What matters is not whether AI was used, but whether the final product satisfies the creator’s own standards. Whether it expresses exactly what they intend. Whether they stand behind every sentence, every note, every brushstroke, every design, every translation, every line of code, every frame of film.
Some claim that AI will soon plan and coordinate all work, replacing nearly all humans, leaving only a handful to supervise machines. It is true that AI already automates tasks such as translation, editing, and coding. But this does not eliminate human contribution. It redistributes it.
AI excels at execution within defined parameters. It does not possess intuition, lived judgment, or moral responsibility. It cannot replicate the distributed creativity of millions of independent minds making uncoordinated, value-laden choices. When certain tasks are automated, humans are not rendered useless. They are freed to do different work. To learn. To synthesize. To imagine. To choose.

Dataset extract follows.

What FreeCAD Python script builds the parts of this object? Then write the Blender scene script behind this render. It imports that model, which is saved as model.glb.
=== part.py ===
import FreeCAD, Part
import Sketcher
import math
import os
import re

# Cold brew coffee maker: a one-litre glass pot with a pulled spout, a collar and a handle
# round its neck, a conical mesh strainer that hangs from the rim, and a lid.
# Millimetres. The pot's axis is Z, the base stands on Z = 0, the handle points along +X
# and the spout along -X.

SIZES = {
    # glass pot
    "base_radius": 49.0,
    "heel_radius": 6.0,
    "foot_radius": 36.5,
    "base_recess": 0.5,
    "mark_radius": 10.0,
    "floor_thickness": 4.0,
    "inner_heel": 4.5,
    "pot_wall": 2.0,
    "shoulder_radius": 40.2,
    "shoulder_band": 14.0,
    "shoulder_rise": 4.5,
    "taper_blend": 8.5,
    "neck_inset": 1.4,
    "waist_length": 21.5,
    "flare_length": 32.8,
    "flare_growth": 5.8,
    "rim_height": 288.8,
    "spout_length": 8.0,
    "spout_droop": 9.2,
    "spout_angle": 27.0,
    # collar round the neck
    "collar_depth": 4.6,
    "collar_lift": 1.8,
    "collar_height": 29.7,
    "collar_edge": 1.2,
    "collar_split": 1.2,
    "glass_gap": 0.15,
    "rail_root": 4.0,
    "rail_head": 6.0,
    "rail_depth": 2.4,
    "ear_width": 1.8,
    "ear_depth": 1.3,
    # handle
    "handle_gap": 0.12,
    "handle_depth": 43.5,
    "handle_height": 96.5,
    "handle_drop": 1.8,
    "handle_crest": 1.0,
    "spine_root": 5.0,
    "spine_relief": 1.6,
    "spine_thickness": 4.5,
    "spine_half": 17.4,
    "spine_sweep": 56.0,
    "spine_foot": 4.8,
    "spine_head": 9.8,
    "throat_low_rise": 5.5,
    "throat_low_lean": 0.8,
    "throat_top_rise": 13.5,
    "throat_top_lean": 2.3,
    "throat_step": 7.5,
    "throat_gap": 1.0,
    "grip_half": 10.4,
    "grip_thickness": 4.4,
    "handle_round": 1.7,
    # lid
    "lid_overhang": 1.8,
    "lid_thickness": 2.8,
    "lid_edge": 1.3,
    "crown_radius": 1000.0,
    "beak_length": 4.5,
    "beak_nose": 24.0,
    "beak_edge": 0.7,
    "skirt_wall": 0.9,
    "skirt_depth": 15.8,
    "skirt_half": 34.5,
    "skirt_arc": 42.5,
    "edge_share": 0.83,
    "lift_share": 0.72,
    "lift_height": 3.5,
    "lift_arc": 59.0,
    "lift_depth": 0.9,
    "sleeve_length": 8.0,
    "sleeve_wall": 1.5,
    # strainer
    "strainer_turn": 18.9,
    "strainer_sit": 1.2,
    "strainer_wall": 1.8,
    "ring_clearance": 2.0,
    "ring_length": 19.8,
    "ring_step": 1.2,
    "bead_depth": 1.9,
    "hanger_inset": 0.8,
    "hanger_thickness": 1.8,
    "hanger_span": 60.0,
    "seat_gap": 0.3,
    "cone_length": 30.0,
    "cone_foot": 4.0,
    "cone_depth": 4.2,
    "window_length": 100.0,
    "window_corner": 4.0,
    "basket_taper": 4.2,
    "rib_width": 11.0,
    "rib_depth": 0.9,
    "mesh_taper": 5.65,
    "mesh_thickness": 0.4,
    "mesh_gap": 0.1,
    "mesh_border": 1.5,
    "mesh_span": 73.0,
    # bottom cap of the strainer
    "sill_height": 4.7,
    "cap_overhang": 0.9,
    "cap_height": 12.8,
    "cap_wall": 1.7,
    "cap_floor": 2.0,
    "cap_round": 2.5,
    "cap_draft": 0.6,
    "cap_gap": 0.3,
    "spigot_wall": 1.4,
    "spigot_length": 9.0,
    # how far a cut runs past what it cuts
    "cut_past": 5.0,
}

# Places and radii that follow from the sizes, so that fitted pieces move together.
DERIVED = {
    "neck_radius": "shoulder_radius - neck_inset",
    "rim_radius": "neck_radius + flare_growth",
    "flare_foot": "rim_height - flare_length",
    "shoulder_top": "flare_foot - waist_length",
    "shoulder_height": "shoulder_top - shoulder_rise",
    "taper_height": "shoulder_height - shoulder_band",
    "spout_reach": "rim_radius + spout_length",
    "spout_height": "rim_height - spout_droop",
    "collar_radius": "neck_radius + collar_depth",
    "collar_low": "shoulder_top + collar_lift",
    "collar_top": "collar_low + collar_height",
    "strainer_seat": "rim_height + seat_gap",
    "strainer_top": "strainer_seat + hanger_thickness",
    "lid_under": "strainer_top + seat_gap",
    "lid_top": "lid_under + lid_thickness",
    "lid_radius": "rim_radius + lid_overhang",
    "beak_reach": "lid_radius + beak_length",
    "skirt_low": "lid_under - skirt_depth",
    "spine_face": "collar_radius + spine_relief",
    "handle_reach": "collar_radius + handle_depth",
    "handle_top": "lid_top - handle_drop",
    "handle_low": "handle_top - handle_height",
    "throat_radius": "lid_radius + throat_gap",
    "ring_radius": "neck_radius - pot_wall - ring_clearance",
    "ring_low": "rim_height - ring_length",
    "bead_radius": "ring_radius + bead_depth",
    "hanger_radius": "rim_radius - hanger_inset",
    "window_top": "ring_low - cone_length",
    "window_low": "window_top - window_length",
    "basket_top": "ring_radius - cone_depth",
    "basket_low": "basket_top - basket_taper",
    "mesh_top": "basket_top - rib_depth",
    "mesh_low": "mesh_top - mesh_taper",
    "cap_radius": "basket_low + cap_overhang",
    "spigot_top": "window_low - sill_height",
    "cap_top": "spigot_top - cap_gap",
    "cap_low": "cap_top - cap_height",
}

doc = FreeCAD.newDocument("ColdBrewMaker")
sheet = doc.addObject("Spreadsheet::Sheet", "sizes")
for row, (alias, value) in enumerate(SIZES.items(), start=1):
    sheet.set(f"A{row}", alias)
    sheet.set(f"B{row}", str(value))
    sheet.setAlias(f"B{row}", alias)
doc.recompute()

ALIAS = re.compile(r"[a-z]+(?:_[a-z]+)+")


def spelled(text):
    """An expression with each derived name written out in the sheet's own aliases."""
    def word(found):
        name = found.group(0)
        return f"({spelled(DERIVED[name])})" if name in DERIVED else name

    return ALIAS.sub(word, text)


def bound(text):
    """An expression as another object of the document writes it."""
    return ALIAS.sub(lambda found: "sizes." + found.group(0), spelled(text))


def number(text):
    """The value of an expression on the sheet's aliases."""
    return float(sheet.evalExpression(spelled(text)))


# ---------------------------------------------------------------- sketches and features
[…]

AI can generate novel situations, stories, or images, but it does not truly imagine in the human sense. It recombines patterns it has learned rather than simulating outcomes with understanding or intention. It cannot predict consequences as humans do, nor weigh actions morally, socially, or emotionally.
This brings us back to Amos Oz.
Writing, as he understood it, is not typing. It is choosing. Artificial intelligence does not make those choices for us. It simply places more options on the table, faster than before. It externalizes the inner editor. It makes the silent questions louder and more explicit. Blue or bluish. Here or there. Say it plainly or let it glow indirectly.
The responsibility remains human. Always.
If AI has value, it lies precisely here. Not in replacing voice, but in helping us express it more clearly. Not in thinking for us, but in sharpening the act of thinking itself.
The evening light still belongs to the writer. Whether it is blue, bluish, or left unnamed remains a human decision.